- _Problem to work on_:
Reproduce all of the material exactly as shown.

- _Input rows_:
──────────────────────────────

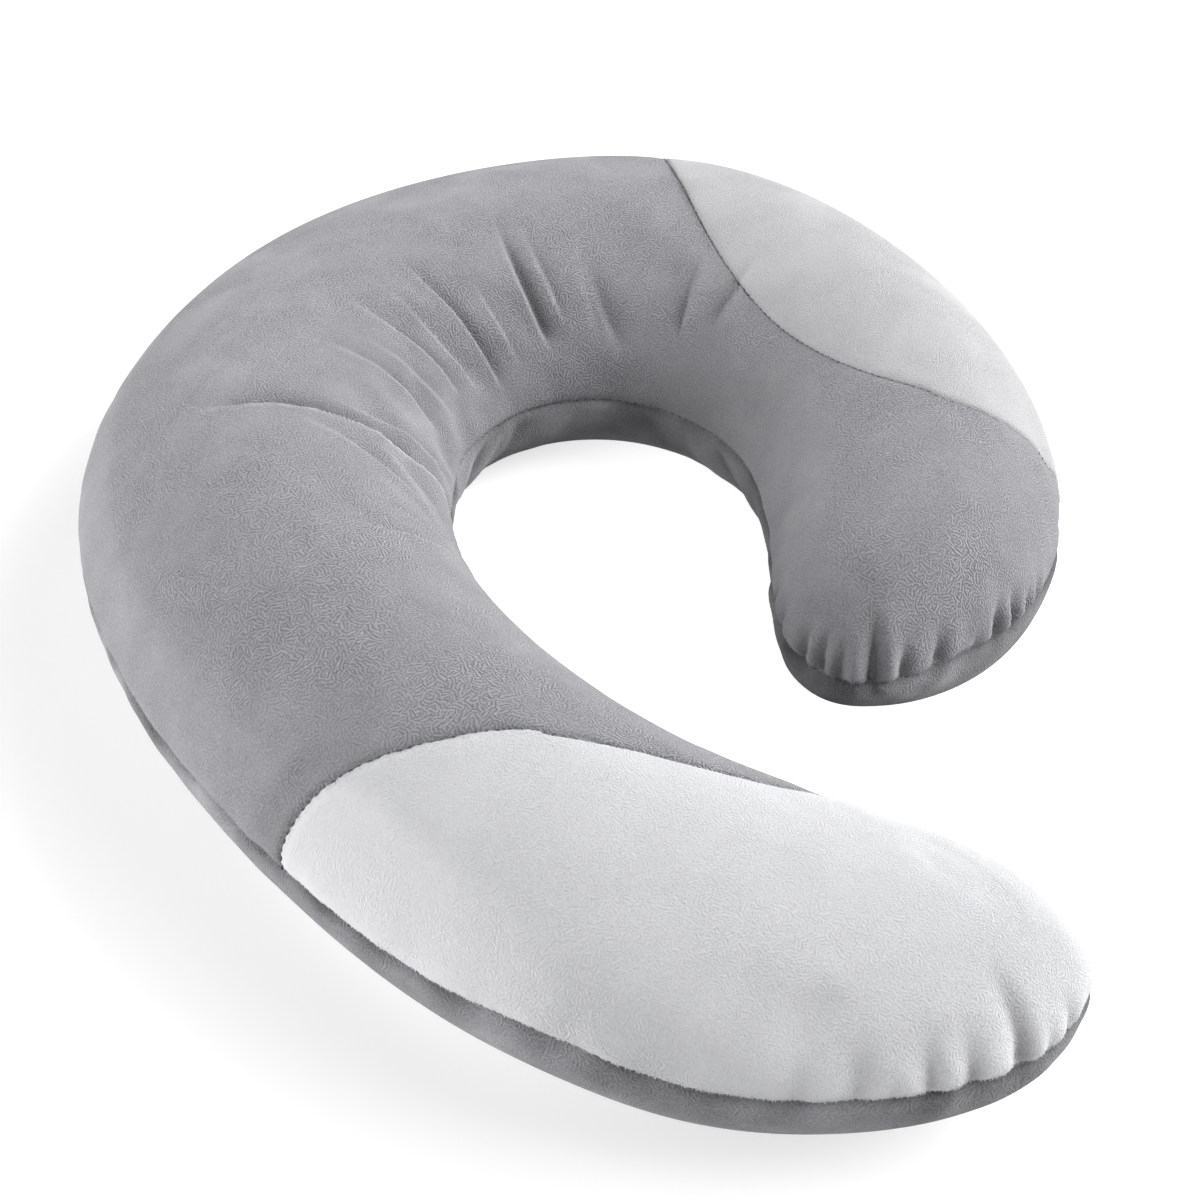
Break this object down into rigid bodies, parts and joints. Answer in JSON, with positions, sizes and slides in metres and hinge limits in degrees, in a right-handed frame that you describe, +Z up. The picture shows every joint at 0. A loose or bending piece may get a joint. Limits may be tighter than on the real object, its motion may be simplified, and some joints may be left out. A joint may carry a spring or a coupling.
{
  "type": "u-shaped pet pillow",
  "caption": "U-shaped pet pillow of short plush, firmly stuffed, with a long arm, a shorter curled arm, a dark top with light panels, and a dark base.",
  "frame": {"origin": "on the surface that the pillow rests on, under the middle of its bounding box", "axes": "+Z up; +Y along the longest extent, from the long near arm to the shorter far arm; +X towards the opening of the U"},
  "size_m": [0.363, 0.5004, 0.0927],
  "materials": {
    "base_plush": "dark grey short plush, matt with a soft sheen",
    "dark_plush": "grey short plush with a fine embossed squiggle, matt with a soft sheen",
    "light_plush": "pale grey short plush with a fine embossed squiggle, matt with a soft sheen"
  },
  "bodies": {
    "root": {"filled_base": "base_plush", "top_panel": "dark_plush", "near_arm_panel": "light_plush", "far_arm_panel": "light_plush"}
  },
  "joints": []
}
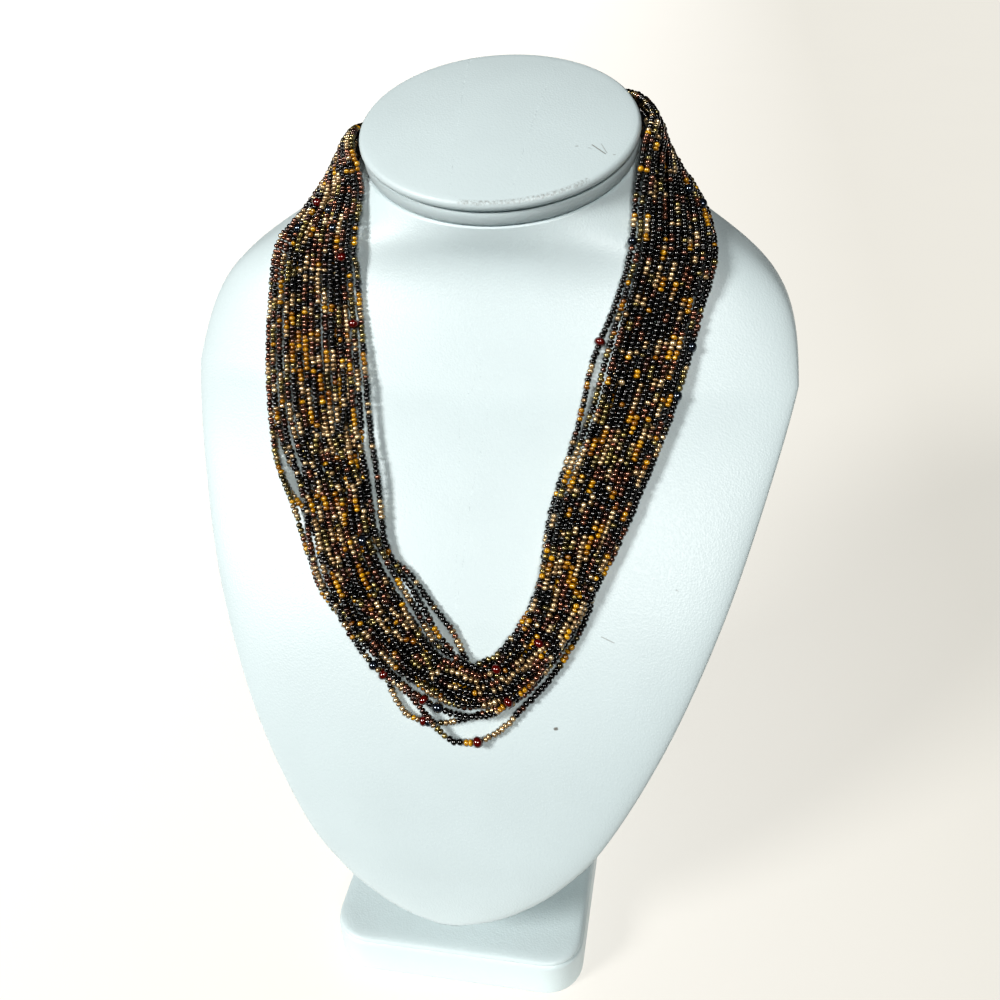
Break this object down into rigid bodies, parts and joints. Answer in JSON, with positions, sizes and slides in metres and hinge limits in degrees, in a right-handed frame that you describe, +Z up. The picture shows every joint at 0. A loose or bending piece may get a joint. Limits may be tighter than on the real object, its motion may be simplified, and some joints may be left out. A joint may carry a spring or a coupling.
{
  "type": "multi strand bead necklace on a neck bust",
  "caption": "Necklace of many seed bead strands gathered at one clasp, worn by a leatherette neck display bust that stands on a flat base.",
  "frame": {"origin": "middle of the underside of the base plate", "axes": "+Z up; -Y to the front, where the chest faces; +X to the right of someone who faces the bust"},
  "size_m": [0.192, 0.1728, 0.2531],
  "materials": {
    "leatherette": "matt white leatherette with a fine grain",
    "beads": "glossy glass seed beads in black, bronze, gold lustre and amber",
    "thread": "waxed dark thread",
    "clasp": "satin metal"
  },
  "bodies": {
    "root": {"base_plate": "leatherette", "column": "leatherette", "bust_form": "leatherette", "neck_band": "leatherette", "neck_cap": "leatherette", "bead_bundle": "beads", "loop_small": "beads", "loop_low": "beads", "inner_left": "beads", "inner_right": "beads", "end_wrap_left": "thread", "end_wrap_right": "thread", "back_thread_left": "thread", "back_thread_right": "thread", "clasp": "clasp"}
  },
  "joints": []
}
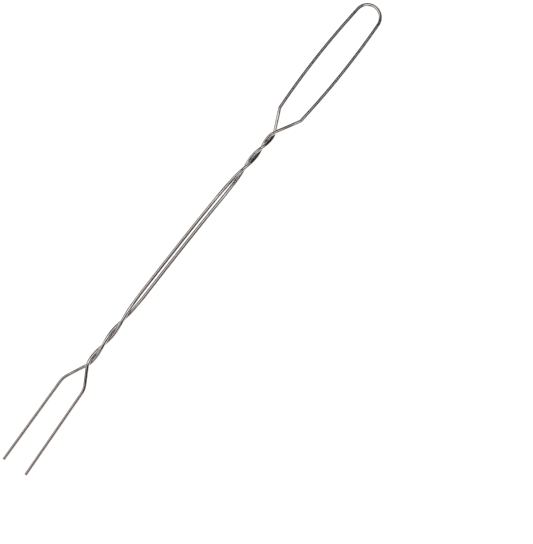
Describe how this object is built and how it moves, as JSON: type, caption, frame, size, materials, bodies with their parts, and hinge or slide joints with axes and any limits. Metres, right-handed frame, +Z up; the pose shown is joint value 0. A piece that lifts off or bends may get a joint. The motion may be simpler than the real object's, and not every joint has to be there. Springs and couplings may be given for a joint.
{
  "type": "marshmallow roasting fork",
  "caption": "Long wire roasting fork bent from one chrome-plated wire, with a loop handle, a shaft twisted at both ends and splayed tines.",
  "frame": {"origin": "on the surface the fork lies on, under the middle of its outline", "axes": "+Y from the tines to the handle, +X to the fork's right seen from above with the handle ahead, +Z up out of the plane of the loop and the tines"},
  "size_m": [0.0356, 0.5081, 0.0064],
  "materials": {
    "plated_wire": "bright chrome plating on drawn steel wire, with faint drawing lines along its length"
  },
  "bodies": {
    "root": {"handle_crown": "plated_wire", "handle_rail_left": "plated_wire", "handle_rail_right": "plated_wire", "handle_leg_left": "plated_wire", "handle_leg_right": "plated_wire", "handle_twist_over": "plated_wire", "handle_twist_under": "plated_wire", "shaft_strand_left": "plated_wire", "shaft_strand_right": "plated_wire", "tine_twist_over": "plated_wire", "tine_twist_under": "plated_wire", "tine_leg_left": "plated_wire", "tine_leg_right": "plated_wire", "tine_left": "plated_wire", "tine_right": "plated_wire"}
  },
  "joints": []
}
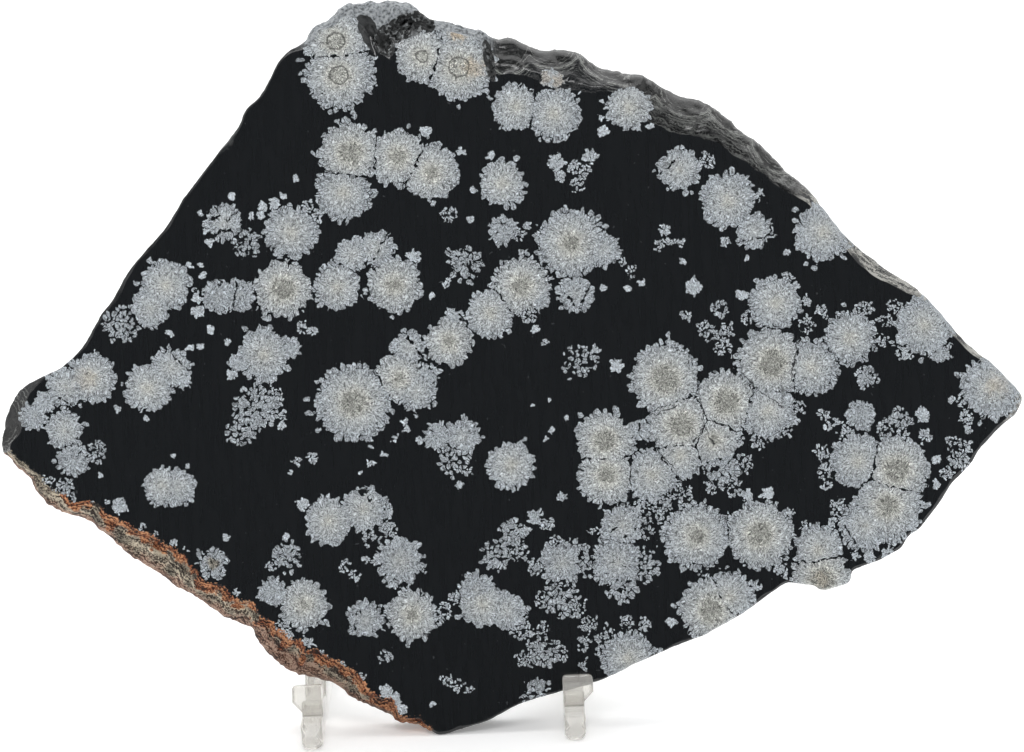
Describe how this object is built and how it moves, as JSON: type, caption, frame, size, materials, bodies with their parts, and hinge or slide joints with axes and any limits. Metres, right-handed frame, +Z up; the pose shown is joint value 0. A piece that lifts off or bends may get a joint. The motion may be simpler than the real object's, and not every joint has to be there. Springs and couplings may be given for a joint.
{
  "type": "snowflake obsidian slab on stand",
  "caption": "Polished slab of black snowflake obsidian with a rough broken rim, leaning on a clear acrylic display stand.",
  "frame": {"origin": "on the table, under the middle of the whole piece's box", "axes": "+X to the right as the polished face is seen, +Y away from the viewer towards the stand's heels, +Z up; the polished face looks towards -Y and leans back by 12 degrees"},
  "size_m": [0.2038, 0.083, 0.1431],
  "materials": {
    "stone": "polished black volcanic glass with grey snowflake spherulites, rough at the rim",
    "clear_plastic": "clear, colourless, polished acrylic"
  },
  "bodies": {
    "root": {"obsidian_slab": "stone", "stand_arm_left": "clear_plastic", "stand_arm_right": "clear_plastic", "stand_rod_lower": "clear_plastic", "stand_rod_upper": "clear_plastic"}
  },
  "joints": []
}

──────────────────────────────

- _Output_:
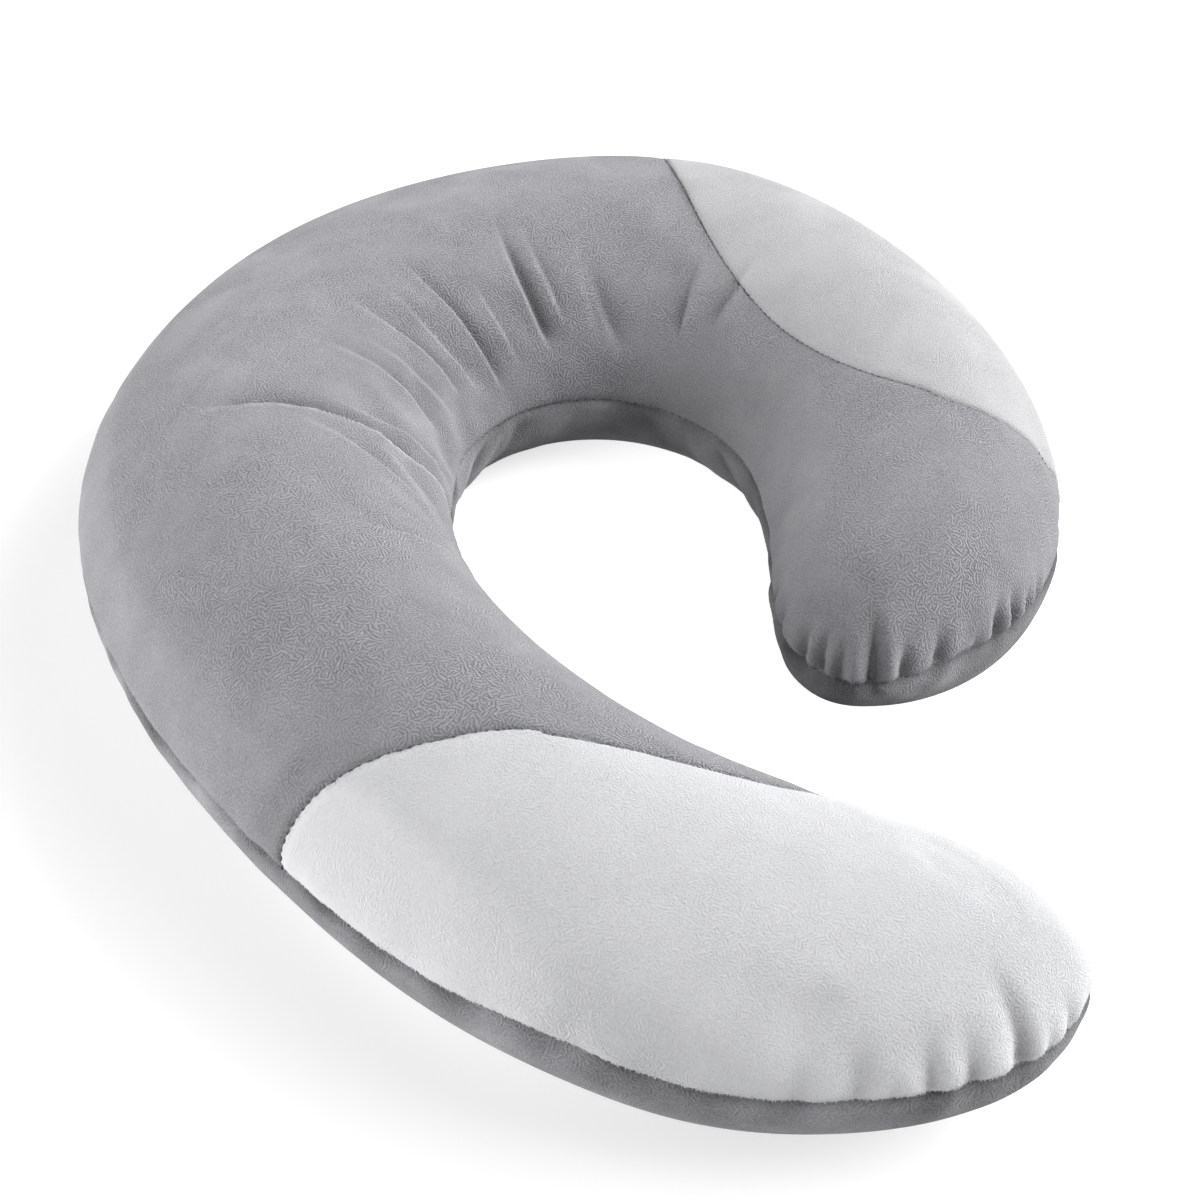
Break this object down into rigid bodies, parts and joints. Answer in JSON, with positions, sizes and slides in metres and hinge limits in degrees, in a right-handed frame that you describe, +Z up. The picture shows every joint at 0. A loose or bending piece may get a joint. Limits may be tighter than on the real object, its motion may be simplified, and some joints may be left out. A joint may carry a spring or a coupling.
{
  "type": "u-shaped pet pillow",
  "caption": "U-shaped pet pillow of short plush, firmly stuffed, with a long arm, a shorter curled arm, a dark top with light panels, and a dark base.",
  "frame": {"origin": "on the surface that the pillow rests on, under the middle of its bounding box", "axes": "+Z up; +Y along the longest extent, from the long near arm to the shorter far arm; +X towards the opening of the U"},
  "size_m": [0.363, 0.5004, 0.0927],
  "materials": {
    "base_plush": "dark grey short plush, matt with a soft sheen",
    "dark_plush": "grey short plush with a fine embossed squiggle, matt with a soft sheen",
    "light_plush": "pale grey short plush with a fine embossed squiggle, matt with a soft sheen"
  },
  "bodies": {
    "root": {"filled_base": "base_plush", "top_panel": "dark_plush", "near_arm_panel": "light_plush", "far_arm_panel": "light_plush"}
  },
  "joints": []
}
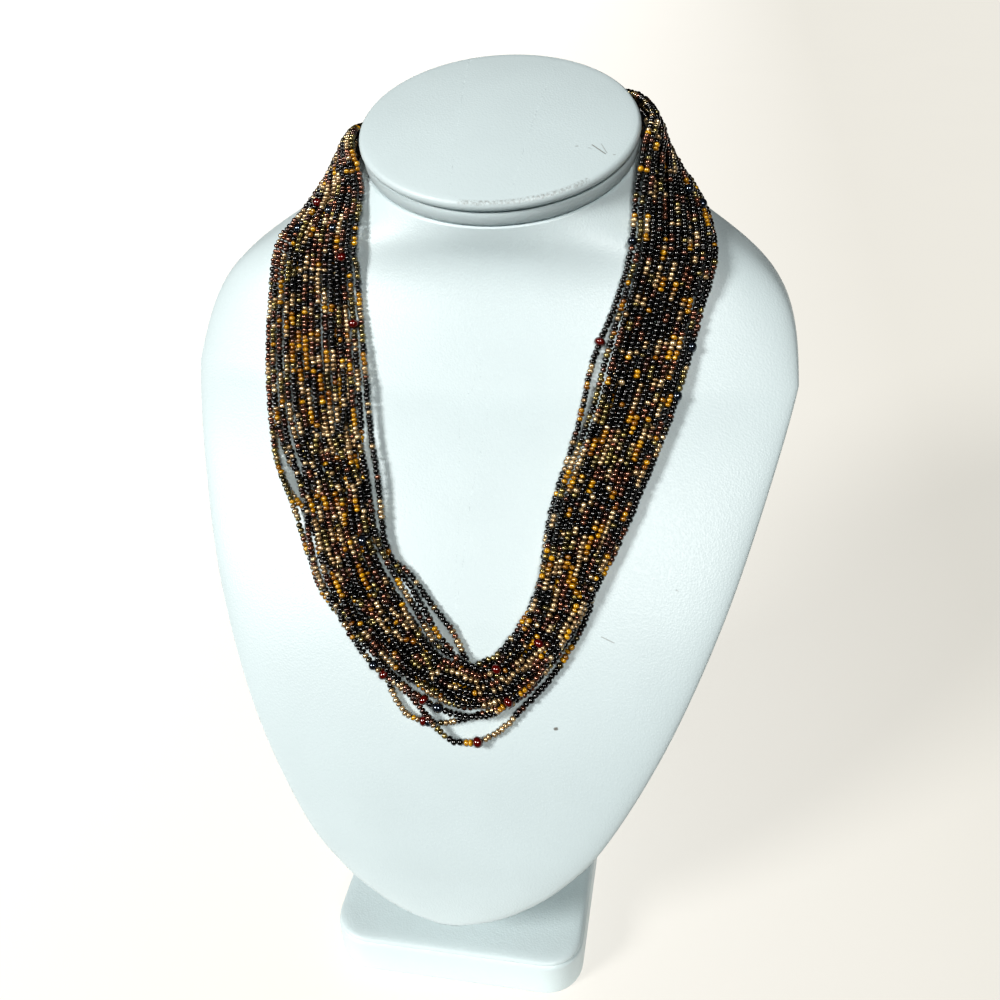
Break this object down into rigid bodies, parts and joints. Answer in JSON, with positions, sizes and slides in metres and hinge limits in degrees, in a right-handed frame that you describe, +Z up. The picture shows every joint at 0. A loose or bending piece may get a joint. Limits may be tighter than on the real object, its motion may be simplified, and some joints may be left out. A joint may carry a spring or a coupling.
{
  "type": "multi strand bead necklace on a neck bust",
  "caption": "Necklace of many seed bead strands gathered at one clasp, worn by a leatherette neck display bust that stands on a flat base.",
  "frame": {"origin": "middle of the underside of the base plate", "axes": "+Z up; -Y to the front, where the chest faces; +X to the right of someone who faces the bust"},
  "size_m": [0.192, 0.1728, 0.2531],
  "materials": {
    "leatherette": "matt white leatherette with a fine grain",
    "beads": "glossy glass seed beads in black, bronze, gold lustre and amber",
    "thread": "waxed dark thread",
    "clasp": "satin metal"
  },
  "bodies": {
    "root": {"base_plate": "leatherette", "column": "leatherette", "bust_form": "leatherette", "neck_band": "leatherette", "neck_cap": "leatherette", "bead_bundle": "beads", "loop_small": "beads", "loop_low": "beads", "inner_left": "beads", "inner_right": "beads", "end_wrap_left": "thread", "end_wrap_right": "thread", "back_thread_left": "thread", "back_thread_right": "thread", "clasp": "clasp"}
  },
  "joints": []
}
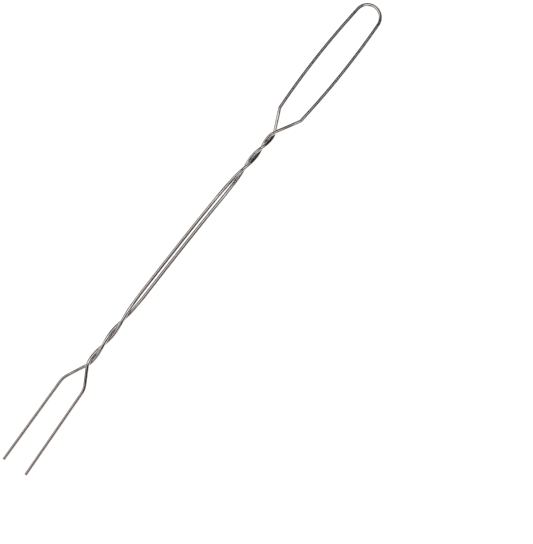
Describe how this object is built and how it moves, as JSON: type, caption, frame, size, materials, bodies with their parts, and hinge or slide joints with axes and any limits. Metres, right-handed frame, +Z up; the pose shown is joint value 0. A piece that lifts off or bends may get a joint. The motion may be simpler than the real object's, and not every joint has to be there. Springs and couplings may be given for a joint.
{
  "type": "marshmallow roasting fork",
  "caption": "Long wire roasting fork bent from one chrome-plated wire, with a loop handle, a shaft twisted at both ends and splayed tines.",
  "frame": {"origin": "on the surface the fork lies on, under the middle of its outline", "axes": "+Y from the tines to the handle, +X to the fork's right seen from above with the handle ahead, +Z up out of the plane of the loop and the tines"},
  "size_m": [0.0356, 0.5081, 0.0064],
  "materials": {
    "plated_wire": "bright chrome plating on drawn steel wire, with faint drawing lines along its length"
  },
  "bodies": {
    "root": {"handle_crown": "plated_wire", "handle_rail_left": "plated_wire", "handle_rail_right": "plated_wire", "handle_leg_left": "plated_wire", "handle_leg_right": "plated_wire", "handle_twist_over": "plated_wire", "handle_twist_under": "plated_wire", "shaft_strand_left": "plated_wire", "shaft_strand_right": "plated_wire", "tine_twist_over": "plated_wire", "tine_twist_under": "plated_wire", "tine_leg_left": "plated_wire", "tine_leg_right": "plated_wire", "tine_left": "plated_wire", "tine_right": "plated_wire"}
  },
  "joints": []
}
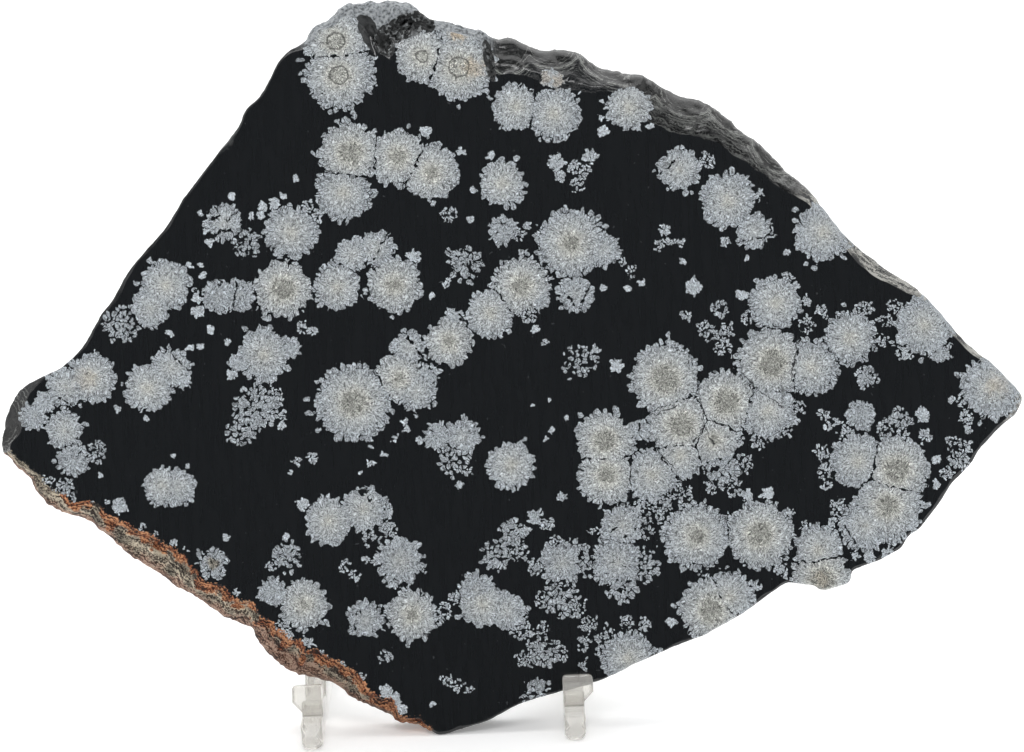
Describe how this object is built and how it moves, as JSON: type, caption, frame, size, materials, bodies with their parts, and hinge or slide joints with axes and any limits. Metres, right-handed frame, +Z up; the pose shown is joint value 0. A piece that lifts off or bends may get a joint. The motion may be simpler than the real object's, and not every joint has to be there. Springs and couplings may be given for a joint.
{
  "type": "snowflake obsidian slab on stand",
  "caption": "Polished slab of black snowflake obsidian with a rough broken rim, leaning on a clear acrylic display stand.",
  "frame": {"origin": "on the table, under the middle of the whole piece's box", "axes": "+X to the right as the polished face is seen, +Y away from the viewer towards the stand's heels, +Z up; the polished face looks towards -Y and leans back by 12 degrees"},
  "size_m": [0.2038, 0.083, 0.1431],
  "materials": {
    "stone": "polished black volcanic glass with grey snowflake spherulites, rough at the rim",
    "clear_plastic": "clear, colourless, polished acrylic"
  },
  "bodies": {
    "root": {"obsidian_slab": "stone", "stand_arm_left": "clear_plastic", "stand_arm_right": "clear_plastic", "stand_rod_lower": "clear_plastic", "stand_rod_upper": "clear_plastic"}
  },
  "joints": []
}